Le serpent se mord la queue. Voilà comment est construit réglementairement le «cercle vicieux» qui empêche les nationaux de pratiquer ce mode d'exploitation commercial des navires le plus répandu dans le monde. Il faut savoir que ces règles ne sont imposables et opposables qu'aux Algériens résidents qui souhaitent investir dans ce créneau.
Monopole inversé
La nature ayant horreur du vide, ces blocages ont donné lieu à deux phénomènes qui font très mal.
– Quelques Algériens ont décidé d'expatrier leurs capitaux et d'investir à l'étranger en créant des sociétés pour réaliser des opérations de transport en lignes régulières sur l'Algérie par le biais de l'affrètement de navires, et ce, au grand bonheur des pays qui les accueillent où ils créent des emplois et paient des impôts.

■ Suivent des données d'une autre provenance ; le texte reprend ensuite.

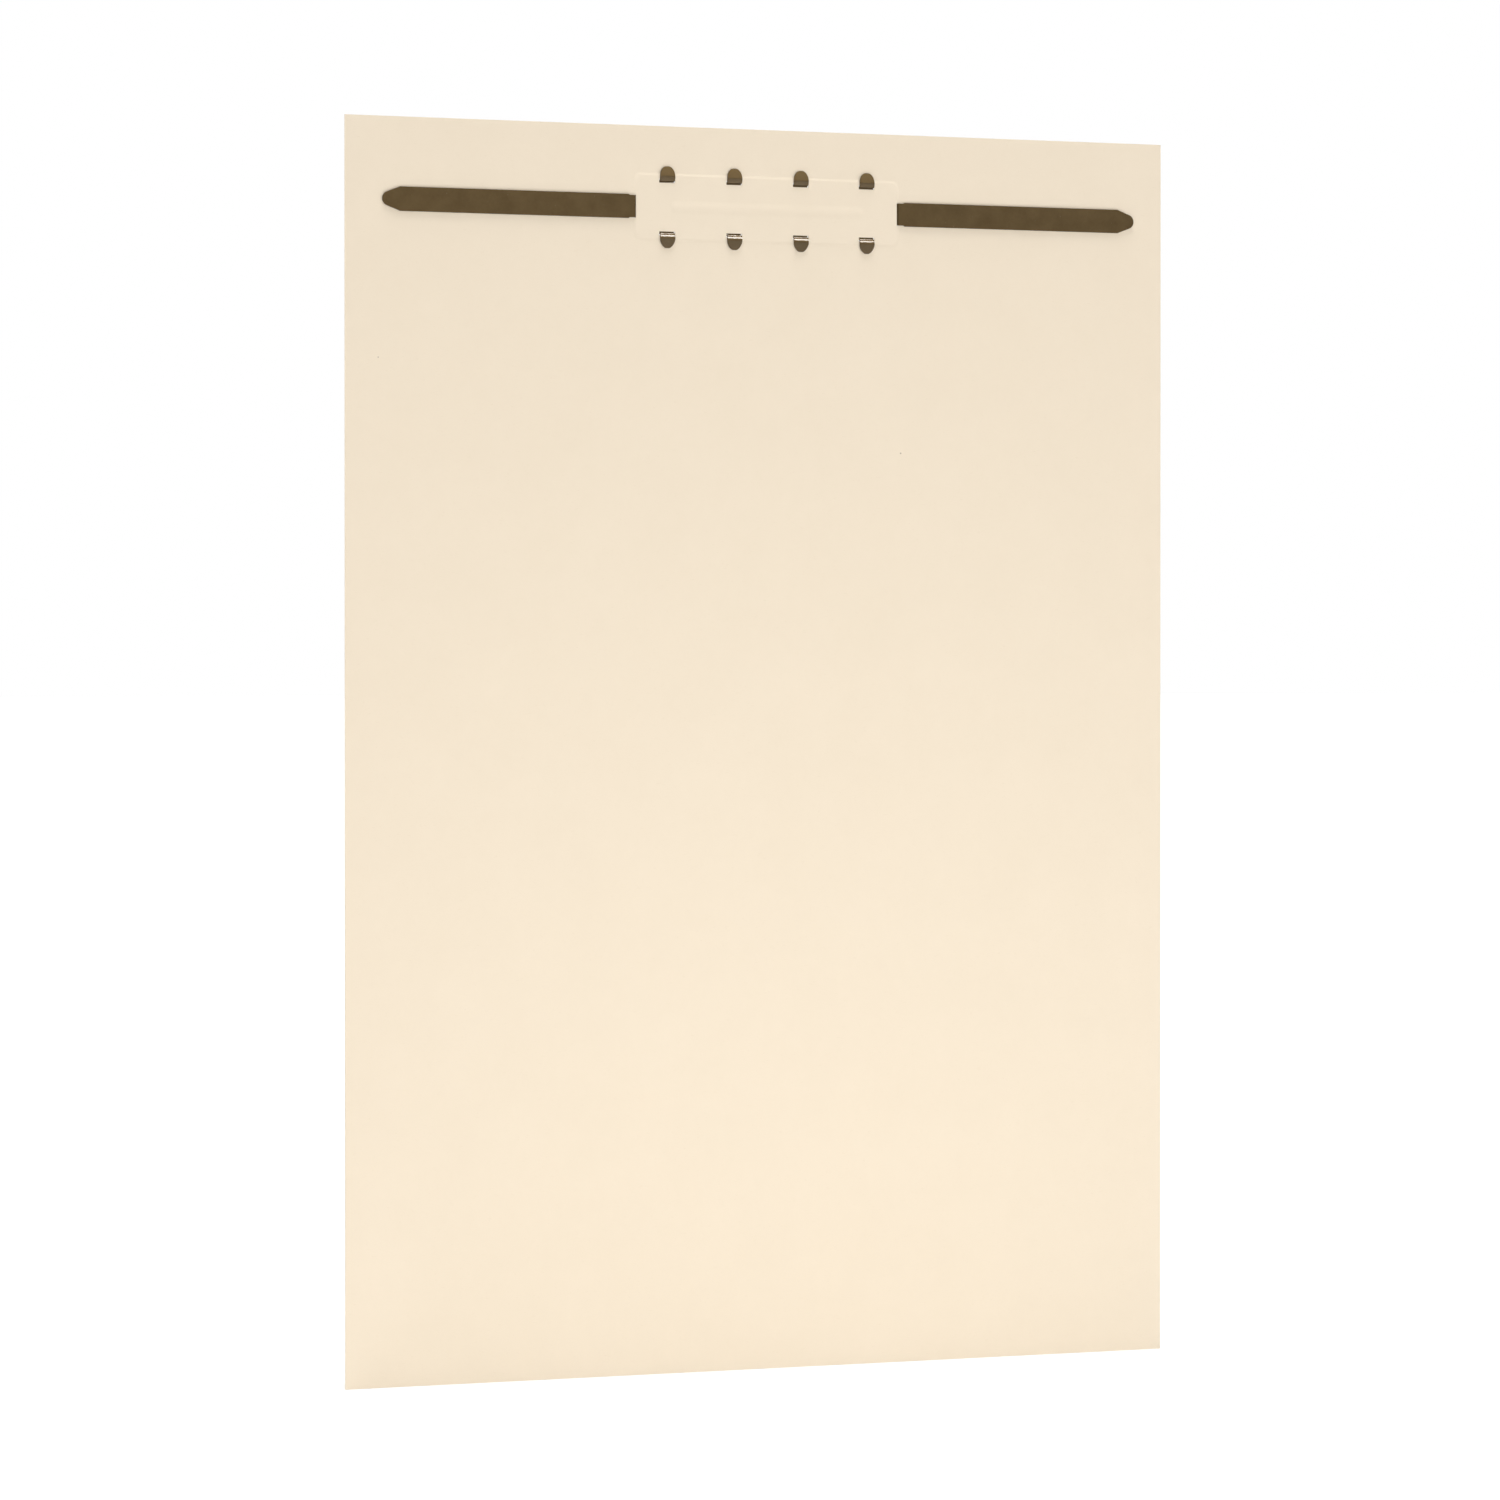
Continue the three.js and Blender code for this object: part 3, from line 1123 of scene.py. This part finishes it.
@dataclass
class Prong:
    """One bendable prong: a flat strip from its bend line to a tapered, round-nosed tip."""

    place: Place
    length: float = 64.5
    half_width: float = 2.7
    neck_length: float = 1.35
    shoulder: float = 0.3
    taper_start: float = 60.05
    nose_radius: float = 1.6
    nose_end: float = 0.032
    root_gap: float = 0.01
    stub: float = 0.1
    bend_zone: float = 1.3
    bend_step: float = 0.1
    nose_steps: int = 10

    def half_widths(self) -> list[Point]:
        """Works out the strip's outline, from the neck's shoulder to the tip.

        Returns:
            Place along the strip and half width of each station.
        """
        nose = self.length - self.nose_radius
        run = self.taper_start - nose
        span = math.hypot(run, self.half_width)
        touch = math.atan2(self.half_width, run) - math.acos(self.nose_radius / span)
        rounded = arc((nose, 0), self.nose_radius, math.degrees(touch), 0, self.nose_steps)
        first = (nose + self.nose_radius * math.cos(touch), self.nose_radius * math.sin(touch))
        return [(self.neck_length + self.shoulder, self.half_width), (self.taper_start, self.half_width),
                first, *rounded[:-1], (self.length, self.nose_end)]

    def build(self) -> Workpiece:
        """Models the right prong, from its bend line outwards.

        Returns:
            The prong, in millimetres about the fastener's middle.
        """
        hinge = self.place.hinge
        start = hinge - self.root_gap
        half = self.place.neck_half
        reach = start + self.stub
        strip = Workpiece("prong", (start, -half), (reach, half), self.place.prong_middle)
        strip.pick(Element.EDGE, lambda middle: middle.x > start + self.stub - NEAR)
        drawn = graded(self.stub - self.root_gap, [(self.neck_length, self.bend_step)])
        stations = [(x, half) for x in drawn[1:]]
        stations += self.half_widths()
        width = half
        for x, next_width in stations:
            self._widen(strip, hinge + x - reach, next_width / width)
            reach = hinge + x
            width = next_width
        strip.leave()
        strip.thicken(self.place.metal, self.place.metal_edge)
        return strip

    @staticmethod
    def _widen(strip: Workpiece, step: float, ratio: float) -> None:
        """Draws the strip's end out by one step and sets its new width."""
        strip.draw_out(Vector((step, 0, 0)))
        bpy.ops.transform.resize(value=(1, 1, ratio), center_override=(0, 0, 0))

    def dress(self, side: Side, centre: Vector, material: bpy.types.Material) -> bpy.types.Object:
        """Builds the prong of one side and sets it down in the frame.

        Args:
            side: Which prong.
            centre: The fastener's middle, in metres.
            material: Its finish.

        Returns:
            The finished prong.
        """
        strip = self.build()
        if side is Side.LEFT:
            strip.body.data.transform(Matrix.Rotation(math.pi, 4, "Y"))
        strip.body.name = f"{side.name.lower()}_prong_strip"
        piece = strip.settle(centre, material)
        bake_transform(piece)
        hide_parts(f"{side.name.lower()}_prong")
        return piece


def bearing_vector(bearing: float, elevation: float) -> Vector:
    """Points away from the sheet.

    Args:
        bearing: Degrees to the right of straight in front.
        elevation: Degrees above level.

    Returns:
        The direction, one unit long.
    """
    across = math.radians(bearing)
    up = math.radians(elevation)
    return Vector((math.sin(across) * math.cos(up), -math.cos(across) * math.cos(up), math.sin(up)))


def hang_lamp(name: str, kind: str, place: Vector, away: Vector) -> bpy.types.Object:
    """Hangs a lamp that looks back along a direction.

    Args:
        name: Name of the lamp.
        kind: Type of the lamp.
        place: Where it hangs.
        away: The direction from what it lights to the lamp.

    Returns:
        The lamp's object.
    """
    holder = bpy.data.objects.new(name, bpy.data.lights.new(name, kind))
    bpy.context.scene.collection.objects.link(holder)
    holder.location = place
    holder.rotation_euler = (-away).to_track_quat("-Z", "Y").to_euler()
    return holder


@dataclass(frozen=True)
class Softbox:
    """A soft rectangular lamp that looks at one point, placed by its bearing from there."""

    name: str
    bearing: float
    elevation: float
    distance: float
    width: float
    height: float
    radiance: float
    target: tuple[float, float, float]
    gloss_only: bool = False

    def hang(self) -> None:
        """Hangs the lamp, out of the camera's sight; one for gloss only adds no matt light."""
        away = bearing_vector(self.bearing, self.elevation)
        holder = hang_lamp(self.name, "AREA", Vector(self.target) + away * self.distance, away)
        holder.data.shape = "RECTANGLE"
        holder.data.size = self.width
        holder.data.size_y = self.height
        holder.data.energy = self.radiance * math.pi * self.width * self.height
        holder.visible_camera = False
        holder.visible_diffuse = not self.gloss_only


@dataclass(frozen=True)
class Skylight:
    """A far, wide lamp that lights the sheet and the floor evenly, placed by its bearing."""

    name: str
    bearing: float
    elevation: float
    softness: float
    strength: float

    def hang(self) -> None:
        """Hangs the lamp."""
        away = bearing_vector(self.bearing, self.elevation)
        holder = hang_lamp(self.name, "SUN", away, away)
        holder.data.angle = math.radians(self.softness)
        holder.data.energy = self.strength


@dataclass
class Studio:
    """The white studio: floor, surroundings, soft lamps and the camera."""

    image_size: float = 1500.0
    focal_pixels: float = 8617.2
    sensor: float = 36.0
    eye: tuple[float, float, float] = (-1.02118, -1.65395, 0.16028)
    heading: float = 31.5965
    tilt: float = -0.6083
    floor_reach: float = 60.0
    white: Colour = (0.69, 0.695, 0.70)
    floor_roughness: float = 0.9
    floor_gloss: float = 0.0
    backdrop: float = 1.0
    room_light: float = 0.32
    ceiling: Skylight = Skylight(
        "ceiling_light", bearing=-30.0, elevation=84.3, softness=26.0, strength=4.0
    )
    lamps: tuple[Softbox, ...] = (
        Softbox(
            "fold_strip", bearing=86.0, elevation=60.5, distance=2.0, width=0.5, height=0.3,
            radiance=50.0, target=(0.0, 0.0, 0.26), gloss_only=True,
        ),
        Softbox(
            "crest_strip", bearing=33.5, elevation=21.8, distance=2.0, width=0.2, height=0.3,
            radiance=36.0, target=(0.0, 0.0, 0.26), gloss_only=True,
        ),
        Softbox(
            "front_softbox", bearing=12.0, elevation=24.0, distance=2.0, width=0.5, height=0.5,
            radiance=5.8, target=(0.0, 0.0, 0.20),
        ),
        Softbox(
            "fill_softbox", bearing=6.0, elevation=4.8, distance=0.25, width=0.3, height=0.04,
            radiance=3.5, target=(0.0, 0.0, 0.0),
        ),
        Softbox(
            "back_softbox", bearing=200.0, elevation=50.0, distance=1.0, width=0.5, height=0.4,
            radiance=5.5, target=(-0.1, 0.02, 0.0),
        ),
    )

    def floor(self) -> None:
        """Lays the plain pale floor."""
        bpy.ops.object.select_all(action="DESELECT")
        bpy.ops.mesh.primitive_plane_add(size=self.floor_reach)
        floor = bpy.context.active_object
        floor.name = "studio_floor"
        material, _, shader = blank_material("studio_white")
        shader.inputs["Base Color"].default_value = (*self.white, 1)
        shader.inputs["Roughness"].default_value = self.floor_roughness
        shader.inputs["Specular IOR Level"].default_value = self.floor_gloss
        floor.data.materials.append(material)

    def surroundings(self) -> None:
        """Sets the white backdrop, and the softer even light that it gives."""
        world = bpy.data.worlds.new("studio_room")
        world.use_nodes = True
        nodes = NodeTree(world.node_tree)
        background = world.node_tree.nodes["Background"]
        background.inputs["Color"].default_value = (1, 1, 1, 1)
        seen = nodes.add("LightPath").outputs["Is Camera Ray"]
        nodes.link(nodes.span(seen, self.room_light, self.backdrop), background.inputs["Strength"])
        bpy.context.scene.world = world

    def camera(self) -> None:
        """Puts the camera where the photograph was taken from."""
        lens = bpy.data.cameras.new("view")
        lens.sensor_width = self.sensor
        lens.lens = self.focal_pixels / self.image_size * self.sensor
        lens.clip_end = 2 * self.floor_reach
        holder = bpy.data.objects.new("view", lens)
        bpy.context.scene.collection.objects.link(holder)
        holder.location = self.eye
        holder.rotation_euler = (math.radians(90 + self.tilt), 0, math.radians(-self.heading))
        bpy.context.scene.camera = holder

    def build(self) -> None:
        """Sets up the whole studio."""
        bpy.context.scene.view_settings.view_transform = "Standard"
        self.floor()
        self.surroundings()
        self.ceiling.hang()
        for lamp in self.lamps:
            lamp.hang()
        self.camera()


def main() -> None:
    """Builds the studio and the divider, piece by piece."""
    logging.basicConfig(level=logging.INFO, format="%(name)s: %(message)s")
    Studio().build()
    effects = Effects()
    card = CardFinish().material(effects)
    lacquer = LacquerFinish().material(effects)
    place = Place()
    base = FastenerBase(place, LugShape(place))
    sheet = CardSheet(place, base)
    centre = place.centre(sheet.height)
    log.info("built %s", sheet.dress(centre, card).name)
    log.info("built %s", base.dress(centre, lacquer).name)
    for side in Side:
        log.info("built %s", Prong(place).dress(side, centre, lacquer).name)


if __name__ == "__main__":
    main()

– Des étrangers, venus de toutes parts, se sont rués sur le marché algérien des transports maritimes en créant des lignes régulières sans aucune formalité particulière, contrairement à celles imposées aux nationaux.
– Les importateurs de marchandises homogènes comme les céréales, le bois, le ciment, le rond à béton, le sucre, etc., passaient des contrats d'achat en coût et fret (C&F) laissant le soin au vendeur de choisir du navire et de négocier le montant du fret maritime, montant qui sera intégré dans la facture de vente de la marchandise et transféré le plus simplement du monde sans aucune autorisation préalable.
Compte tenu des besoins immenses en matière de moyens de transport maritime générés par les importations massives durant les 15 dernières années, d'une part, et de l'affaiblissement de l'armement national, d'autre part, une situation de monopole «inversé» a été créée, au profit de transporteurs étrangers, mettant le pays en danger, sachant que presque tout est importé pour la satisfaction des besoins nationaux.
N'ayant pas de chiffres précis, mais partant du ratio coût du transport/valeur des importations, il est facile d'imaginer les montants exorbitants qui ont fait l'objet de transfert à l'étranger.
Ainsi, avec le recul, il est possible de dire que cette situation très préjudiciable apporte un démenti cinglant aux rédacteurs de la législation actuelle qui ont posé tous ces verrous empêchant le développement des affrètements par les nationaux au motif de protéger le pavillon national.
De tout ce qui précède, il devient clair que l'urgence, aujourd'hui, est à la libéralisation, réelle et sans préalable, des activités d'affrètement des navires au profit des personnes physiques de nationalité algérienne ou morales de droit algérien détenues en majorité par des Algériens résidents.
En matière d'affrètement, la liberté des conventions est totale ; les deux parties étant considérées comme de poids économique égal, les législations nationales n'édictent pas de règles impératives. Elles sont seulement supplétives à la volonté des parties. Pour cela, le verrou à faire sauter se trouve dans l'article 04 du décret 08-57 du 6 février 2008 fixant les conditions et les modalités de concession d'exploitation des services de transport maritime, déjà cité plus, notamment l'alinéa 05 qui impose comme préalable d'être armateur, condition qu'aucun Etat au monde n'impose à ses concitoyens.
Le rôle de l'Etat consistera en le développement de la formation dans les métiers de courtage d'affrètement et de tous les métiers annexes nécessaires afin d'éviter le recours à l'expertise étrangère.